• **Dataset rows**:

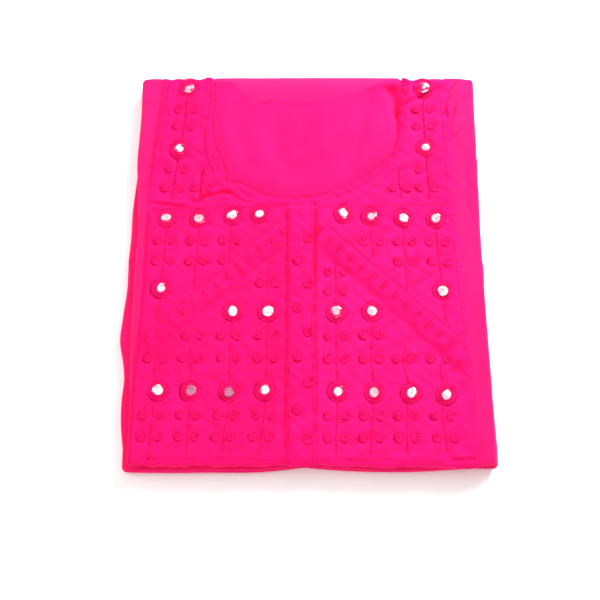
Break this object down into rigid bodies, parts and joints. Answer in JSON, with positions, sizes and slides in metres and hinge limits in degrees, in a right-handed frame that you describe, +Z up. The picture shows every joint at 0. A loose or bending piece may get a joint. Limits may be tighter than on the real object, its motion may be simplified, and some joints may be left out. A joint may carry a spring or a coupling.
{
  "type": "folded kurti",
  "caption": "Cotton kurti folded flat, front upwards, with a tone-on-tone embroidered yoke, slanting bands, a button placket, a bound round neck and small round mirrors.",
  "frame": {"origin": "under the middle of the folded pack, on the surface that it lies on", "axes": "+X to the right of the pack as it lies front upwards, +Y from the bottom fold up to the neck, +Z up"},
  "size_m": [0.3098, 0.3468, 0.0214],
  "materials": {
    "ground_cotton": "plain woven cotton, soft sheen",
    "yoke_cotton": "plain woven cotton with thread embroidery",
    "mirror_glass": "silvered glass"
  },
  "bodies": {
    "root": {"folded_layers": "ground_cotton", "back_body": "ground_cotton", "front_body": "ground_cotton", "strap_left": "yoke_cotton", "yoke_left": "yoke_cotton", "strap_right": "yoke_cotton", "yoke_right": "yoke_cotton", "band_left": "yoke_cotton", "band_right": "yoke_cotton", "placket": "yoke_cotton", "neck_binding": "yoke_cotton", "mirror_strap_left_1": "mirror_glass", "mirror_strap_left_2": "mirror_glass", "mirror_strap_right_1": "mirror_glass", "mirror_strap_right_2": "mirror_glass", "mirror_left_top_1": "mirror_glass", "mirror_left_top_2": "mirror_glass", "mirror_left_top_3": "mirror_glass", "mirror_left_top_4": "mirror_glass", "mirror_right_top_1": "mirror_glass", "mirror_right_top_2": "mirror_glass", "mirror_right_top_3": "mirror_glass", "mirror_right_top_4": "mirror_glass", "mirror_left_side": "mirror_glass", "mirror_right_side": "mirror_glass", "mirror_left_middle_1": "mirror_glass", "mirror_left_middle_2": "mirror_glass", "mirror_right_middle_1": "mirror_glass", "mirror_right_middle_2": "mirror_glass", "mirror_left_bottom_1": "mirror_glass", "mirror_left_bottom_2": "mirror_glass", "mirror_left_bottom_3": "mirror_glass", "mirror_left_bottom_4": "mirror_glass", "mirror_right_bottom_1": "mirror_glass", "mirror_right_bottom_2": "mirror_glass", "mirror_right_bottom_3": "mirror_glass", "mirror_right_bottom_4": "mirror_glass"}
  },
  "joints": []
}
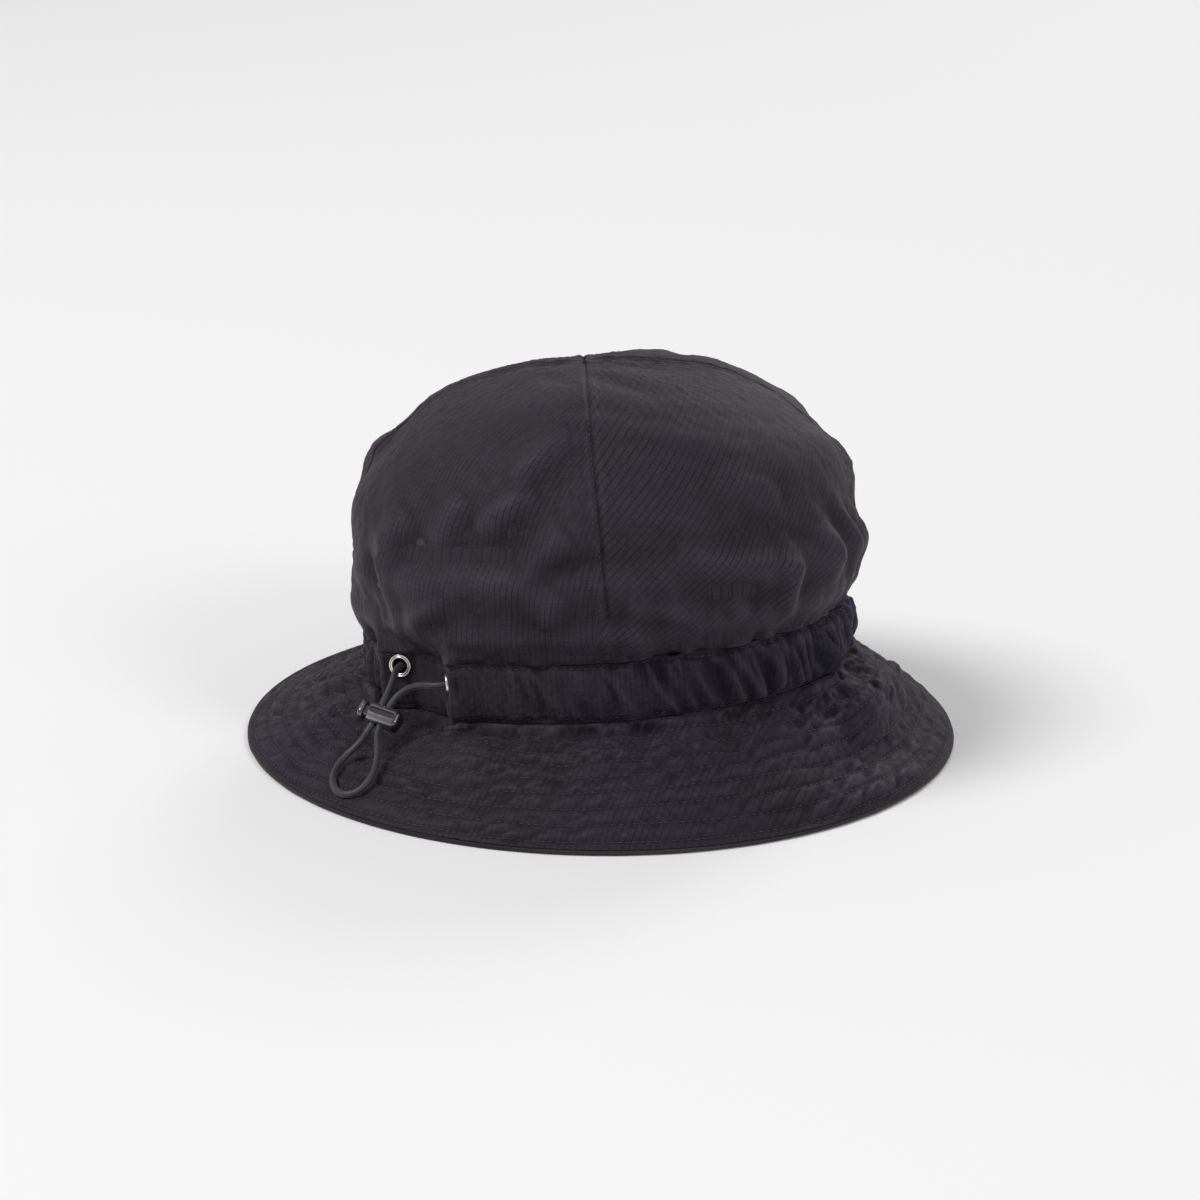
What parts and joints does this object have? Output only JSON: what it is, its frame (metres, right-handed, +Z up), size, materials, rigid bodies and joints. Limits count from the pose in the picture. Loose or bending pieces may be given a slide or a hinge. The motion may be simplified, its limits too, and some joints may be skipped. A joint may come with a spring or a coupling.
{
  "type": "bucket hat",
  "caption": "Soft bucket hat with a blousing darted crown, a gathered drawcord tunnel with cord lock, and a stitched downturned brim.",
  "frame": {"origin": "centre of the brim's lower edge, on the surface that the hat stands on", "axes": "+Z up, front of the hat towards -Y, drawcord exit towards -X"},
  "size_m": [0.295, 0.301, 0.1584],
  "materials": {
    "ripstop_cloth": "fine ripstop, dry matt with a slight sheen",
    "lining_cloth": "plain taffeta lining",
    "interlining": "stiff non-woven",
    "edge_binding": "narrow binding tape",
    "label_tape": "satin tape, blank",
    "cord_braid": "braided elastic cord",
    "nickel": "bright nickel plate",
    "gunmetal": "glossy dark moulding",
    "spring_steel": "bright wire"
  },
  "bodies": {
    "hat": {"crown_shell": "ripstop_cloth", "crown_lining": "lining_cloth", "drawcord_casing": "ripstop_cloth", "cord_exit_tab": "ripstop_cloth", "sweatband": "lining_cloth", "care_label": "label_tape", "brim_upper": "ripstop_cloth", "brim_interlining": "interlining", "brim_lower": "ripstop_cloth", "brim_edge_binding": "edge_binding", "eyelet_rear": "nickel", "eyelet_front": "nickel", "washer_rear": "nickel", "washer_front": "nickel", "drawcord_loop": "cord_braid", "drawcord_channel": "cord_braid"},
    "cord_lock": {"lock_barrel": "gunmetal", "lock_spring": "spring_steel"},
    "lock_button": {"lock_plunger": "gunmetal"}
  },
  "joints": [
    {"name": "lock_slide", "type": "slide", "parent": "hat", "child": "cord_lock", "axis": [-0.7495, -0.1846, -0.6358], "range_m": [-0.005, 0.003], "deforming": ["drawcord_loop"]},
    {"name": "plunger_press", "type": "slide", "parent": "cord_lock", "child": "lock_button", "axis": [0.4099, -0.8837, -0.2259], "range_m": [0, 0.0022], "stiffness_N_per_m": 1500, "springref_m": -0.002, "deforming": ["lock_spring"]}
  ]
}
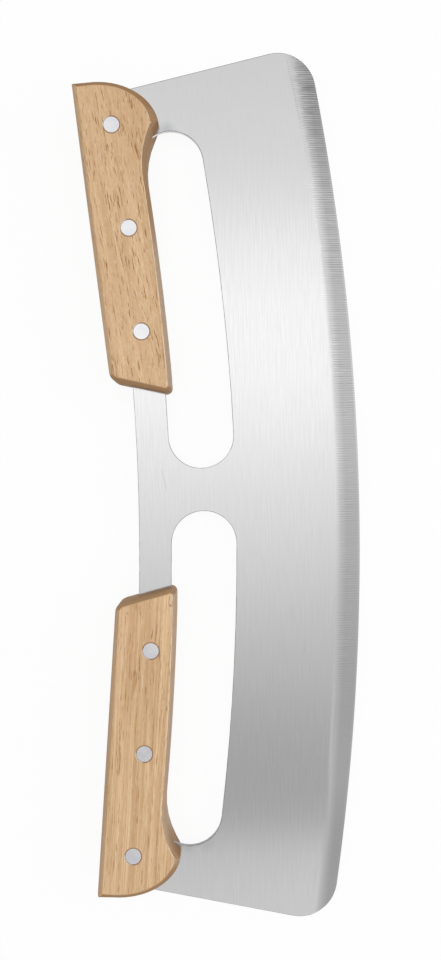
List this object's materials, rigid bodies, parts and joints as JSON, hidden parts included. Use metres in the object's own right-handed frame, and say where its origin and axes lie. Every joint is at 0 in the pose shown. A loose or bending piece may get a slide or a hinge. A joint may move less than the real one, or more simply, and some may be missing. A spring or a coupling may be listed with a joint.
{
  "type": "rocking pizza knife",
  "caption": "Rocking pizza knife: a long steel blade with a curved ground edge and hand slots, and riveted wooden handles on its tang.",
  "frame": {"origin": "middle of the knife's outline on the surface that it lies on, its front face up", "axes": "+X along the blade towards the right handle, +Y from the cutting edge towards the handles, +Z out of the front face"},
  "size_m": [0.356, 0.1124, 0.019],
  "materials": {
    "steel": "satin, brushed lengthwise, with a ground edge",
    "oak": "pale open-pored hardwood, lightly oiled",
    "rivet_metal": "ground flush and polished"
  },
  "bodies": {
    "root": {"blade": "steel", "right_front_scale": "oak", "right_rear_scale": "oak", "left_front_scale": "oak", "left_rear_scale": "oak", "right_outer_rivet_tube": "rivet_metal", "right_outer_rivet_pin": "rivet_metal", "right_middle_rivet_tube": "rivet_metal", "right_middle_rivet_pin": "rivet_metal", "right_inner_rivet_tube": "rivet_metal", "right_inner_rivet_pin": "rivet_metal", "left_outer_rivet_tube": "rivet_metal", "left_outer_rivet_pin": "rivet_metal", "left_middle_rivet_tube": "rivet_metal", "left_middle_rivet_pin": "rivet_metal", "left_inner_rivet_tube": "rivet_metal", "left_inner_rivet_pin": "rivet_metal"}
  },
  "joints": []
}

• **What this task involves**:
Please reproduce each line exactly as written.

• **Result of the task**:
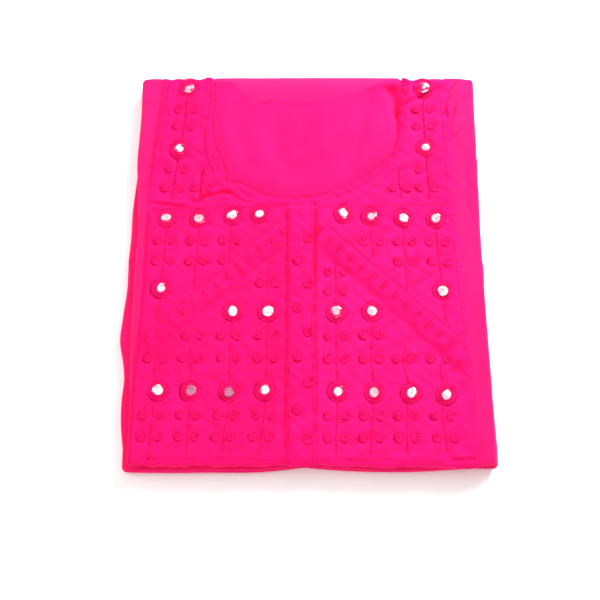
Break this object down into rigid bodies, parts and joints. Answer in JSON, with positions, sizes and slides in metres and hinge limits in degrees, in a right-handed frame that you describe, +Z up. The picture shows every joint at 0. A loose or bending piece may get a joint. Limits may be tighter than on the real object, its motion may be simplified, and some joints may be left out. A joint may carry a spring or a coupling.
{
  "type": "folded kurti",
  "caption": "Cotton kurti folded flat, front upwards, with a tone-on-tone embroidered yoke, slanting bands, a button placket, a bound round neck and small round mirrors.",
  "frame": {"origin": "under the middle of the folded pack, on the surface that it lies on", "axes": "+X to the right of the pack as it lies front upwards, +Y from the bottom fold up to the neck, +Z up"},
  "size_m": [0.3098, 0.3468, 0.0214],
  "materials": {
    "ground_cotton": "plain woven cotton, soft sheen",
    "yoke_cotton": "plain woven cotton with thread embroidery",
    "mirror_glass": "silvered glass"
  },
  "bodies": {
    "root": {"folded_layers": "ground_cotton", "back_body": "ground_cotton", "front_body": "ground_cotton", "strap_left": "yoke_cotton", "yoke_left": "yoke_cotton", "strap_right": "yoke_cotton", "yoke_right": "yoke_cotton", "band_left": "yoke_cotton", "band_right": "yoke_cotton", "placket": "yoke_cotton", "neck_binding": "yoke_cotton", "mirror_strap_left_1": "mirror_glass", "mirror_strap_left_2": "mirror_glass", "mirror_strap_right_1": "mirror_glass", "mirror_strap_right_2": "mirror_glass", "mirror_left_top_1": "mirror_glass", "mirror_left_top_2": "mirror_glass", "mirror_left_top_3": "mirror_glass", "mirror_left_top_4": "mirror_glass", "mirror_right_top_1": "mirror_glass", "mirror_right_top_2": "mirror_glass", "mirror_right_top_3": "mirror_glass", "mirror_right_top_4": "mirror_glass", "mirror_left_side": "mirror_glass", "mirror_right_side": "mirror_glass", "mirror_left_middle_1": "mirror_glass", "mirror_left_middle_2": "mirror_glass", "mirror_right_middle_1": "mirror_glass", "mirror_right_middle_2": "mirror_glass", "mirror_left_bottom_1": "mirror_glass", "mirror_left_bottom_2": "mirror_glass", "mirror_left_bottom_3": "mirror_glass", "mirror_left_bottom_4": "mirror_glass", "mirror_right_bottom_1": "mirror_glass", "mirror_right_bottom_2": "mirror_glass", "mirror_right_bottom_3": "mirror_glass", "mirror_right_bottom_4": "mirror_glass"}
  },
  "joints": []
}
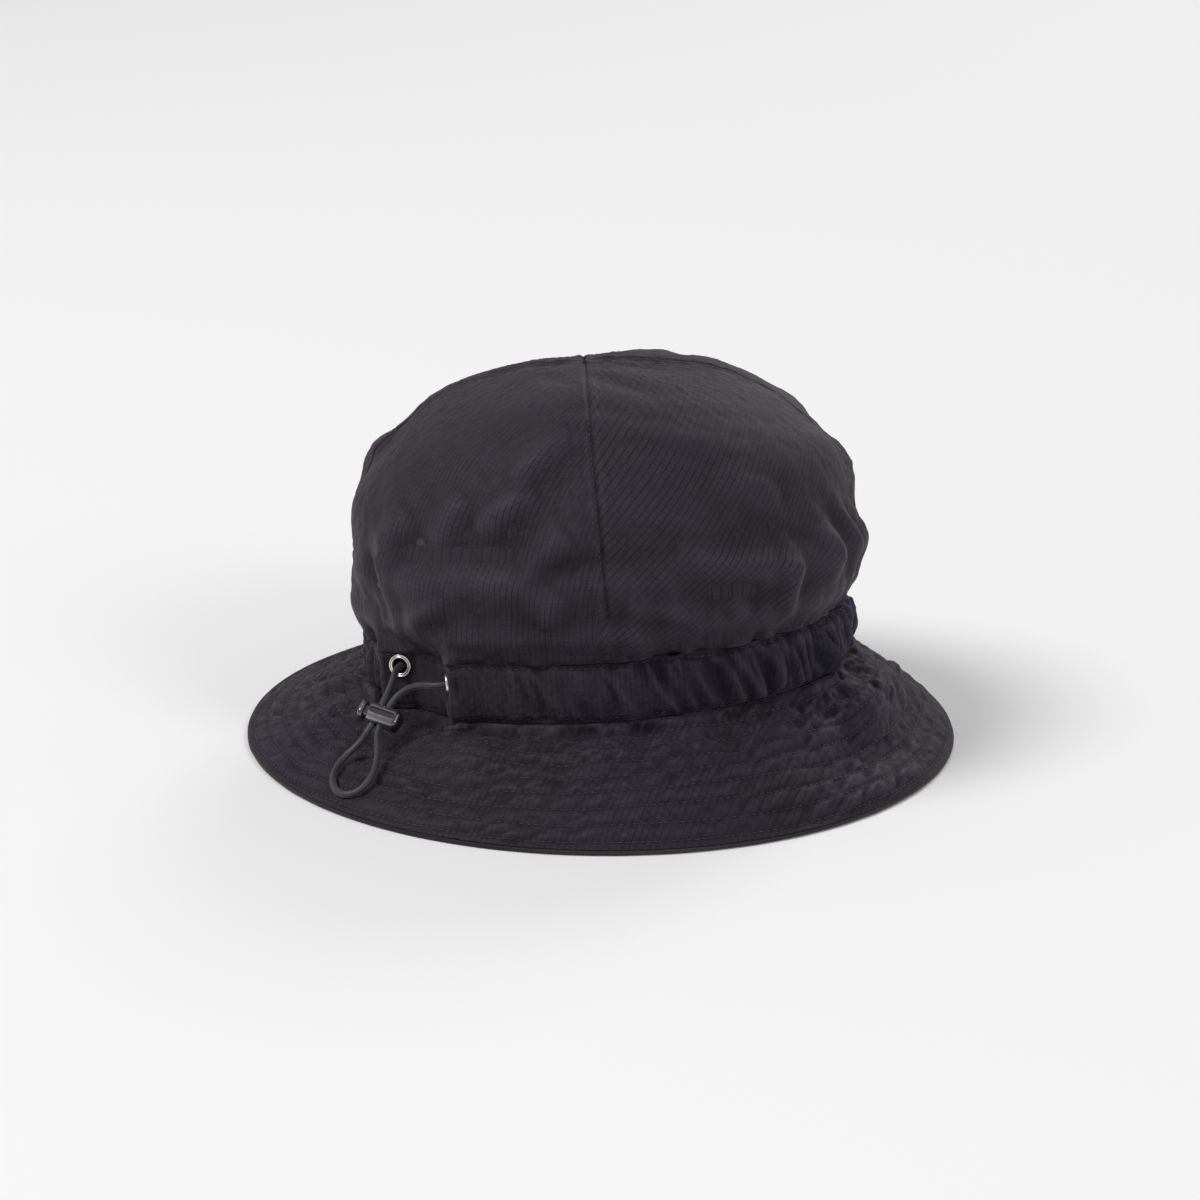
What parts and joints does this object have? Output only JSON: what it is, its frame (metres, right-handed, +Z up), size, materials, rigid bodies and joints. Limits count from the pose in the picture. Loose or bending pieces may be given a slide or a hinge. The motion may be simplified, its limits too, and some joints may be skipped. A joint may come with a spring or a coupling.
{
  "type": "bucket hat",
  "caption": "Soft bucket hat with a blousing darted crown, a gathered drawcord tunnel with cord lock, and a stitched downturned brim.",
  "frame": {"origin": "centre of the brim's lower edge, on the surface that the hat stands on", "axes": "+Z up, front of the hat towards -Y, drawcord exit towards -X"},
  "size_m": [0.295, 0.301, 0.1584],
  "materials": {
    "ripstop_cloth": "fine ripstop, dry matt with a slight sheen",
    "lining_cloth": "plain taffeta lining",
    "interlining": "stiff non-woven",
    "edge_binding": "narrow binding tape",
    "label_tape": "satin tape, blank",
    "cord_braid": "braided elastic cord",
    "nickel": "bright nickel plate",
    "gunmetal": "glossy dark moulding",
    "spring_steel": "bright wire"
  },
  "bodies": {
    "hat": {"crown_shell": "ripstop_cloth", "crown_lining": "lining_cloth", "drawcord_casing": "ripstop_cloth", "cord_exit_tab": "ripstop_cloth", "sweatband": "lining_cloth", "care_label": "label_tape", "brim_upper": "ripstop_cloth", "brim_interlining": "interlining", "brim_lower": "ripstop_cloth", "brim_edge_binding": "edge_binding", "eyelet_rear": "nickel", "eyelet_front": "nickel", "washer_rear": "nickel", "washer_front": "nickel", "drawcord_loop": "cord_braid", "drawcord_channel": "cord_braid"},
    "cord_lock": {"lock_barrel": "gunmetal", "lock_spring": "spring_steel"},
    "lock_button": {"lock_plunger": "gunmetal"}
  },
  "joints": [
    {"name": "lock_slide", "type": "slide", "parent": "hat", "child": "cord_lock", "axis": [-0.7495, -0.1846, -0.6358], "range_m": [-0.005, 0.003], "deforming": ["drawcord_loop"]},
    {"name": "plunger_press", "type": "slide", "parent": "cord_lock", "child": "lock_button", "axis": [0.4099, -0.8837, -0.2259], "range_m": [0, 0.0022], "stiffness_N_per_m": 1500, "springref_m": -0.002, "deforming": ["lock_spring"]}
  ]
}
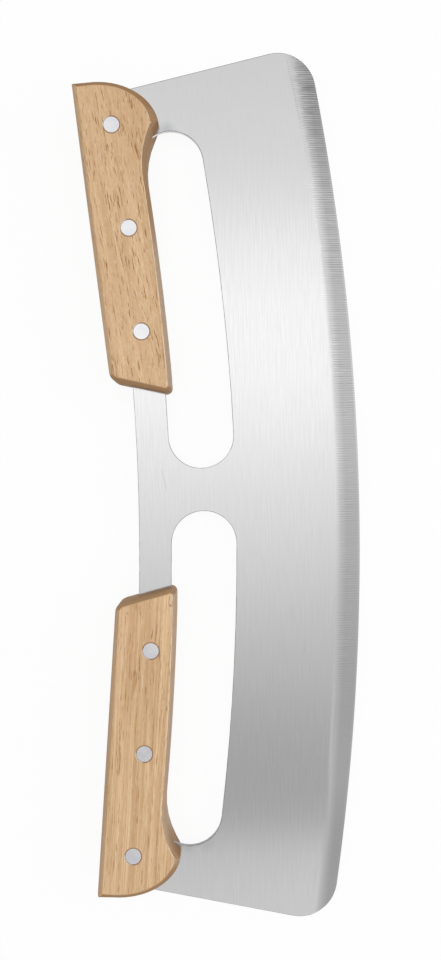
List this object's materials, rigid bodies, parts and joints as JSON, hidden parts included. Use metres in the object's own right-handed frame, and say where its origin and axes lie. Every joint is at 0 in the pose shown. A loose or bending piece may get a slide or a hinge. A joint may move less than the real one, or more simply, and some may be missing. A spring or a coupling may be listed with a joint.
{
  "type": "rocking pizza knife",
  "caption": "Rocking pizza knife: a long steel blade with a curved ground edge and hand slots, and riveted wooden handles on its tang.",
  "frame": {"origin": "middle of the knife's outline on the surface that it lies on, its front face up", "axes": "+X along the blade towards the right handle, +Y from the cutting edge towards the handles, +Z out of the front face"},
  "size_m": [0.356, 0.1124, 0.019],
  "materials": {
    "steel": "satin, brushed lengthwise, with a ground edge",
    "oak": "pale open-pored hardwood, lightly oiled",
    "rivet_metal": "ground flush and polished"
  },
  "bodies": {
    "root": {"blade": "steel", "right_front_scale": "oak", "right_rear_scale": "oak", "left_front_scale": "oak", "left_rear_scale": "oak", "right_outer_rivet_tube": "rivet_metal", "right_outer_rivet_pin": "rivet_metal", "right_middle_rivet_tube": "rivet_metal", "right_middle_rivet_pin": "rivet_metal", "right_inner_rivet_tube": "rivet_metal", "right_inner_rivet_pin": "rivet_metal", "left_outer_rivet_tube": "rivet_metal", "left_outer_rivet_pin": "rivet_metal", "left_middle_rivet_tube": "rivet_metal", "left_middle_rivet_pin": "rivet_metal", "left_inner_rivet_tube": "rivet_metal", "left_inner_rivet_pin": "rivet_metal"}
  },
  "joints": []
}